When one of the many emails from the Barack Obama campaign arrived in my inbox recently I perused it with my normal half-hearted interest and was about to move on to my next message when something caught my eye.  Over in Gmail sidebar I noticed “Barack Obama as a Jaguar“  I felt vexed, flummoxed and all those fancy words, but I wasn’t about to click.  I have gotten emails about a law school friend and links to becoming an ER tech populate the sidebar.    I wonder if it is at all random or whether someone sits there and places these links just to mess with you.

This guy reads all my email?

This guy reads all my email?

Along with the help of “Young and Single Love to Mingle” I once tried to trick google into coming up with the most ridiculous stuff possible.  Granted an inordinate amount of our emails have the word “black” in the title, so you know where this is going**.

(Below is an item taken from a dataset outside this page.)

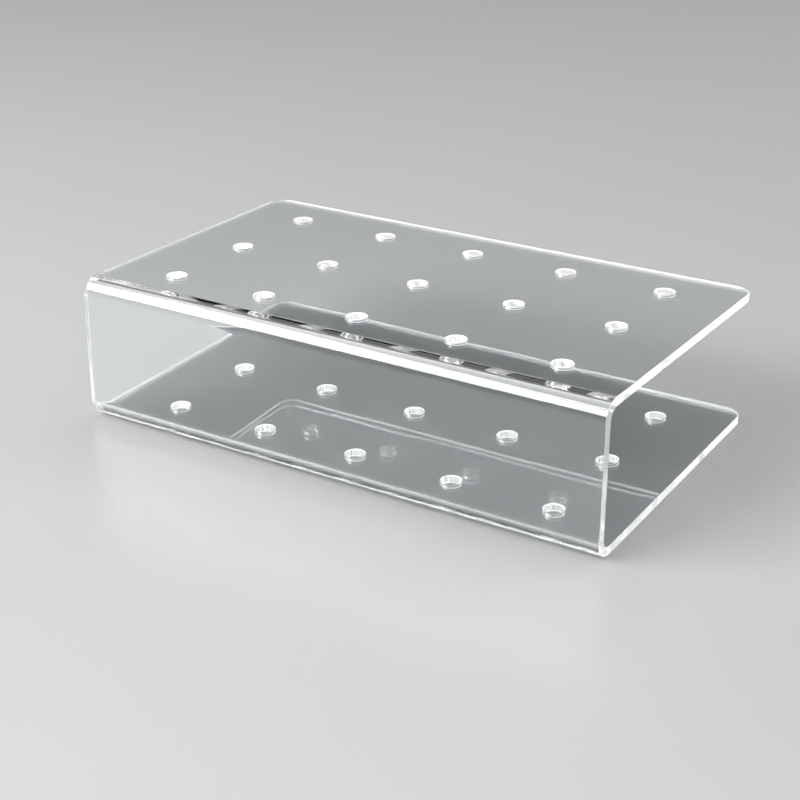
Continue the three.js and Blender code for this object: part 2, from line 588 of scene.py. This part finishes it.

I figured there are three types of sidebar links:

  • Links that get you in trouble at work
  • Links that get you in trouble with your significant other
  • Links that outright offend

While reading over a Google chat, in which there was talk of superiors, no less than 3 links referenced firing or bullying your boss.  And of course the random “BOSS Audio”  which doesn’t exist.  These have to be linked by the jerk at Google who hates his job, and want you to get fired as well.

Another email I received from a female friend and the links were all about romantic getaways, and singles sites*** I feel some spiteful female Google employee is attaching these because she found her techy boyfriend cheating on her with a Starbucks employee.

Being a black man, I don’t want to EVER get a link about ANY of the following things:

  • watermelons
  • basketballs
  • crime statistics
  • cheap gold jewelry
  • ANYTHING about chicken, I don’t care how fresh, healthy or golden fried
  • #1 Stunnas (or #2 stunnas)
  • Lil’ Wayne
  • Car stereos
  • Any link that draws a metaphor between one of the greatest living black men of my time and a big cat
He couldn't be president..

He couldn't be president

I wouldn’t know who puts these on the emails, probably, the same person who linked “Asian Nose Surgery” to an email about headhunting and the job market.

Damn Google, damn.

*I am currently waiting for Apple to follow suit and offer the 100 Yottabyte iPod.  Where you can store larger files, like your dignity and pride, along with your music and photos.  Yeah yottabyte..look it up

**If you don’t read a book

**Not your legitimate dating sites like Match and eHarmony, I mean the under the table kind.  Where all the profiles are cut off and in choppy sentences because the other person was using the computer at public library just before closing.  Where there aren’t even areas to put photos.  Just “descriptions”.